WHAT TO WORK ON ->
Report the total number of lines that include the string "scene", without any other text.
_____
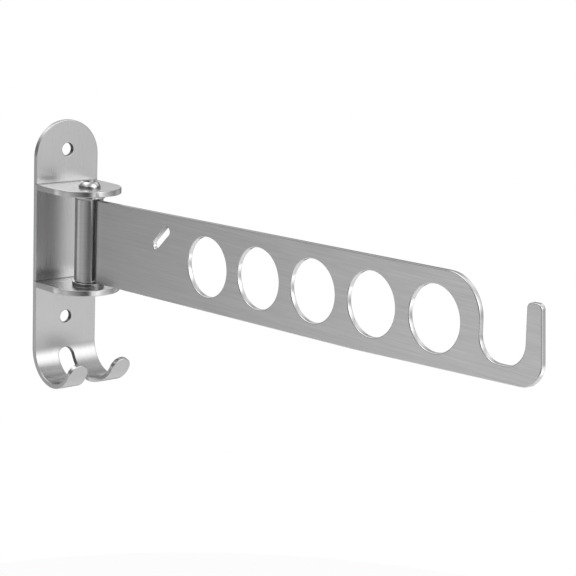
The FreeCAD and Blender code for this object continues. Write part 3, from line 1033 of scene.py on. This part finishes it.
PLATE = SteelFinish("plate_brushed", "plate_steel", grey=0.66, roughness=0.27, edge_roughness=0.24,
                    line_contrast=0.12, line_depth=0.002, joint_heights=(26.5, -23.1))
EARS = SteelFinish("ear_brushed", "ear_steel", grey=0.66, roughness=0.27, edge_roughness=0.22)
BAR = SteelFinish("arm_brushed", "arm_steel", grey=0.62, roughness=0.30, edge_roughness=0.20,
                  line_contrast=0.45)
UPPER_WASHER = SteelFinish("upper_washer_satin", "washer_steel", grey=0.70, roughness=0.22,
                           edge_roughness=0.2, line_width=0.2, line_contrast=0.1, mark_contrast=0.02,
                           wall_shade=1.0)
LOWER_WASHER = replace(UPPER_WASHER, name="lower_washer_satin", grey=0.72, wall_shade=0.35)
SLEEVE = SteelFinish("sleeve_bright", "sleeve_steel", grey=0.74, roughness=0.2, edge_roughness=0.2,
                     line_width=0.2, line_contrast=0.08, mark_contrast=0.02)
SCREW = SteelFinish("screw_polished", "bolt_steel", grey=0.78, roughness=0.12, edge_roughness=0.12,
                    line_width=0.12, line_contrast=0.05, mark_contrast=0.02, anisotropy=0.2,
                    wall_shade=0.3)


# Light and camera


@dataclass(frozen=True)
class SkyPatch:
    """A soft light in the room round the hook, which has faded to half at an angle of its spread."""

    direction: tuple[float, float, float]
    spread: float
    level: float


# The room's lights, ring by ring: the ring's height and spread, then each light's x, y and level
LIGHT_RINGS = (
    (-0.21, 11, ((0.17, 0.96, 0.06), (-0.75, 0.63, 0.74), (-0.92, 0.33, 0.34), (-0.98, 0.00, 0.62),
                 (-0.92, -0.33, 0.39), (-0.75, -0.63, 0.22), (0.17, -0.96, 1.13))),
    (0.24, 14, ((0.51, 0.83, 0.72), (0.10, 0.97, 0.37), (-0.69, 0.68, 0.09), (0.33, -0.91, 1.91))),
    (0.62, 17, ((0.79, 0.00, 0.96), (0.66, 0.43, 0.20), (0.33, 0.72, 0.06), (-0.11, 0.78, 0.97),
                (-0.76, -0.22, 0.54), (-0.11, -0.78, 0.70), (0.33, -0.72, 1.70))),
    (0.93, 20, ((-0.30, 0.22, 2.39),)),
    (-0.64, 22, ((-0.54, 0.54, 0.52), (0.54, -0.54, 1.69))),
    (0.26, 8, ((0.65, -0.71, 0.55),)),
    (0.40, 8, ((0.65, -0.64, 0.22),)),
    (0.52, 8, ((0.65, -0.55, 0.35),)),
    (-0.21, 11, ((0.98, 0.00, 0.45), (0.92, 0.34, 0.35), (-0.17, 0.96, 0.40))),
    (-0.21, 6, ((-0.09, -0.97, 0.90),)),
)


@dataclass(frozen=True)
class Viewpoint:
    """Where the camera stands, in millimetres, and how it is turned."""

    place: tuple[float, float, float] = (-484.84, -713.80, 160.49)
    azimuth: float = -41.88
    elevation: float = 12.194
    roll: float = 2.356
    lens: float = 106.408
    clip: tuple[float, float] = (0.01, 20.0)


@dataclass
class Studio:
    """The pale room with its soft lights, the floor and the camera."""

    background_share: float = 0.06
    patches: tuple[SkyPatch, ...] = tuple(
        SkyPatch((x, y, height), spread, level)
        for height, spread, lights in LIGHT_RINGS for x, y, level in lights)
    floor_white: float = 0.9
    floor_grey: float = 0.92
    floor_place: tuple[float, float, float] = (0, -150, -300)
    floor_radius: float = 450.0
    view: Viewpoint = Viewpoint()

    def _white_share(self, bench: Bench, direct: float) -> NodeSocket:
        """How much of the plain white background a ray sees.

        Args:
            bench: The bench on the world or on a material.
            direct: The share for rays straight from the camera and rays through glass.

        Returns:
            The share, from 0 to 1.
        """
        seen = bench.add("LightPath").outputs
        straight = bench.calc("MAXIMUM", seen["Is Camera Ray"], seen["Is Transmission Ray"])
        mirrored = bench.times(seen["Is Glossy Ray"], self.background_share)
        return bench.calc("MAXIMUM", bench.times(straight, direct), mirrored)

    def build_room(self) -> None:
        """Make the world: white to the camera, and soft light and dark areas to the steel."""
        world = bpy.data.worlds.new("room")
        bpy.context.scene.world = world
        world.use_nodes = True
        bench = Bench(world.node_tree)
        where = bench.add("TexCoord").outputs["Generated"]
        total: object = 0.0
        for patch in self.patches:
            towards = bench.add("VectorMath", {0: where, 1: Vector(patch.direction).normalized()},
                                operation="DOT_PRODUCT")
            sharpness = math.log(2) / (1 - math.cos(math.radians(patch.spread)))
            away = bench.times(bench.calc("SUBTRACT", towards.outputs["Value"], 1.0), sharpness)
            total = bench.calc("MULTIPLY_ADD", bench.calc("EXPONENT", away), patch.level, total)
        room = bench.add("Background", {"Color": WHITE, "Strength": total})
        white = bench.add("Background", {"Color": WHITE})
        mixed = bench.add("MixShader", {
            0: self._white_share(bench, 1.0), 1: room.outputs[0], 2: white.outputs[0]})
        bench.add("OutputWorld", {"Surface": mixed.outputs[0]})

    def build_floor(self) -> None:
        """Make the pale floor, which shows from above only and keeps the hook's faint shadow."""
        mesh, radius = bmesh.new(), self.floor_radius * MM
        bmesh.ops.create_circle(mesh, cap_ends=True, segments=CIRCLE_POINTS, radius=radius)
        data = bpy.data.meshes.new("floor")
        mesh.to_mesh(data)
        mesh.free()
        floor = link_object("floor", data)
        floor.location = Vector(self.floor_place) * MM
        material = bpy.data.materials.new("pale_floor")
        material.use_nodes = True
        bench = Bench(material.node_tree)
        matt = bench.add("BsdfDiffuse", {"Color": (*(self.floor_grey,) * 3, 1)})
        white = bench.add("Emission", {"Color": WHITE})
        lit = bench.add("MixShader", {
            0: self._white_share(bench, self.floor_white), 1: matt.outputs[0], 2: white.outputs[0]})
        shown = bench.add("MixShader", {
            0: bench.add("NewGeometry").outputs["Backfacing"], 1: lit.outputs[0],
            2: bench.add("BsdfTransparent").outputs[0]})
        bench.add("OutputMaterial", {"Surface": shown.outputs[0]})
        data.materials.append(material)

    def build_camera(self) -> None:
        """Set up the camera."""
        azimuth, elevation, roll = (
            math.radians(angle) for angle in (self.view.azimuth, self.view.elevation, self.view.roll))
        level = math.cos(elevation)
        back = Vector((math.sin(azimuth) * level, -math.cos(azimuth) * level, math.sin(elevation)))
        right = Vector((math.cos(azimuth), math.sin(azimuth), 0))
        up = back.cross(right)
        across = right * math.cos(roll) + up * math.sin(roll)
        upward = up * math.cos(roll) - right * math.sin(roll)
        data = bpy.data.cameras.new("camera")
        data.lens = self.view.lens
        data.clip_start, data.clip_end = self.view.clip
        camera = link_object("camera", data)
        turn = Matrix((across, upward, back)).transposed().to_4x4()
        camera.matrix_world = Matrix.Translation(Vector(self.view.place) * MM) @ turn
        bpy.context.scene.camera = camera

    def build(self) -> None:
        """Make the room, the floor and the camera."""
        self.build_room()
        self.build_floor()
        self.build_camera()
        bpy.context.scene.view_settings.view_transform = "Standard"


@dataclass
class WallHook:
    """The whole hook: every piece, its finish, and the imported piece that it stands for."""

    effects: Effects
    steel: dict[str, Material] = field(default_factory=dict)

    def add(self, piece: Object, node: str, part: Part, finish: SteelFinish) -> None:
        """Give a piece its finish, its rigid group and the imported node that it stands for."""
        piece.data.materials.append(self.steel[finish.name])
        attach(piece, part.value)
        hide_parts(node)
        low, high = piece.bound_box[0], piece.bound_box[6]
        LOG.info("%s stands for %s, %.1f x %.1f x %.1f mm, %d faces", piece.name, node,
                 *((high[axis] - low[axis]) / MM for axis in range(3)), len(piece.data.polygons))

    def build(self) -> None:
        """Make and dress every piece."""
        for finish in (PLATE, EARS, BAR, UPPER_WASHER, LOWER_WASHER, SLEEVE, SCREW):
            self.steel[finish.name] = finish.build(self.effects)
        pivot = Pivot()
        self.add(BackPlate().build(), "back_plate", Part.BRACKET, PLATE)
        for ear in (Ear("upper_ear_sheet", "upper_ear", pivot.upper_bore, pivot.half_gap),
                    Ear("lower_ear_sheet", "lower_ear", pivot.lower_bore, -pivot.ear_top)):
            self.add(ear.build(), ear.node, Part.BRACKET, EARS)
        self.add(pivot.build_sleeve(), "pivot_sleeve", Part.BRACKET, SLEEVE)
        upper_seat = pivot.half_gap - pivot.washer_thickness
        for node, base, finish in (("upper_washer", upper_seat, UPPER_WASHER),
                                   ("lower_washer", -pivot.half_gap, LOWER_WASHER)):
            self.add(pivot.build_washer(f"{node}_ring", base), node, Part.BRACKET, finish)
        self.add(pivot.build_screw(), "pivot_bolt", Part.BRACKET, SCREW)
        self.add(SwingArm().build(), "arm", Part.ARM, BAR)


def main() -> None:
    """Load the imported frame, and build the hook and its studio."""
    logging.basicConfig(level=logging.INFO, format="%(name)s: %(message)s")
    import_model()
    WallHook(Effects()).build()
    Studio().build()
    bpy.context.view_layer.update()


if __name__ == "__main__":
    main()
_____
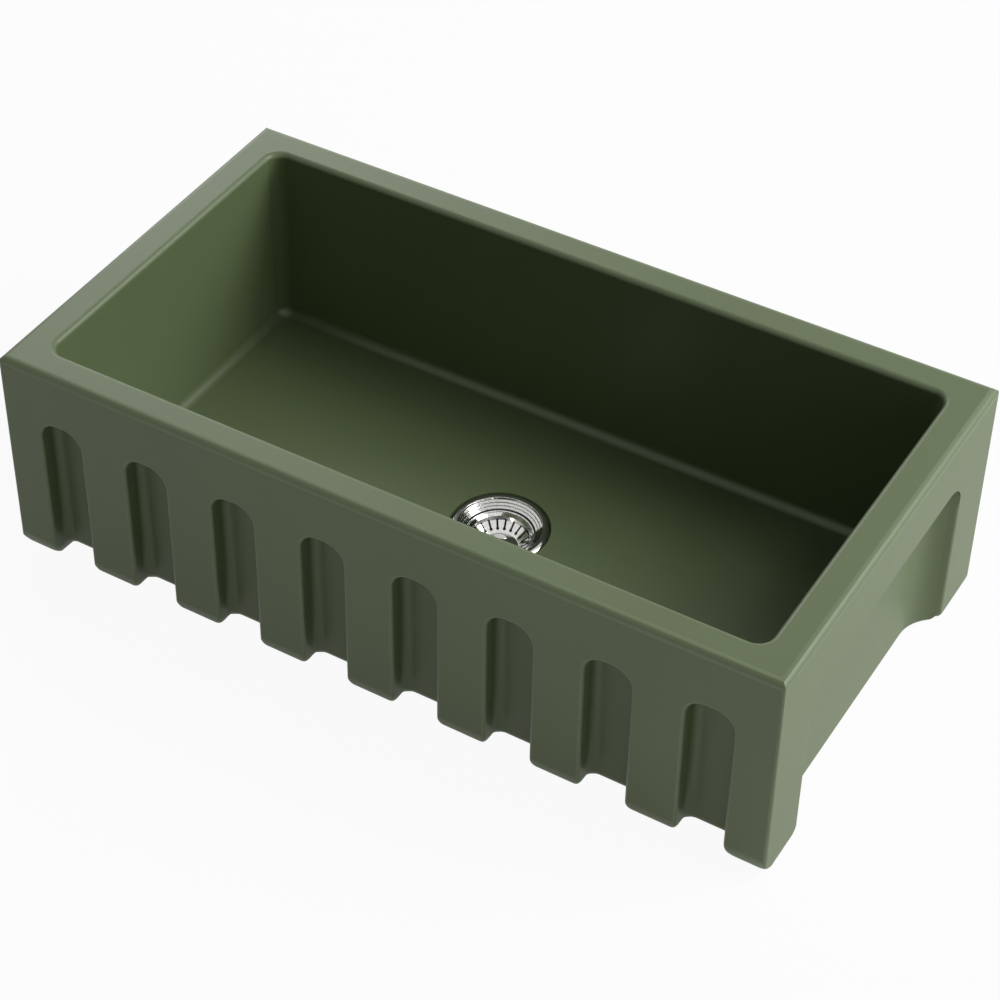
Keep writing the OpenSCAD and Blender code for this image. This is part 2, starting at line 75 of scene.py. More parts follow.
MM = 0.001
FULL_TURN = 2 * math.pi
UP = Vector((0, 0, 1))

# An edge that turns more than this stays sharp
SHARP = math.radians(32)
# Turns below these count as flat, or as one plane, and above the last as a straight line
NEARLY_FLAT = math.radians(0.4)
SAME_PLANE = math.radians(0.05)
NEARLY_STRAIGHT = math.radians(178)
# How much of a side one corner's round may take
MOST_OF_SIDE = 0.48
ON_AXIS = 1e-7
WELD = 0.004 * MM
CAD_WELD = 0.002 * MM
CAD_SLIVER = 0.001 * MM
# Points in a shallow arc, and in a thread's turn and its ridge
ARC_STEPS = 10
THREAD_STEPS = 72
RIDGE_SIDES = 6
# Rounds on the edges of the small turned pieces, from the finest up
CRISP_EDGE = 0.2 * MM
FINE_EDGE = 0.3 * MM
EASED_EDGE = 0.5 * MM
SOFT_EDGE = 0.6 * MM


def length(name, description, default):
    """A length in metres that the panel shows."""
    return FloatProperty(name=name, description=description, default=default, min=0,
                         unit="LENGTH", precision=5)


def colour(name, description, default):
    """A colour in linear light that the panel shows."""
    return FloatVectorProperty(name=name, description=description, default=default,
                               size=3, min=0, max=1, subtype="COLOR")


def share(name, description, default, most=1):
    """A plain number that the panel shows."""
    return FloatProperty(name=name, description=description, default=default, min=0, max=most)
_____
RESPONSE ->
5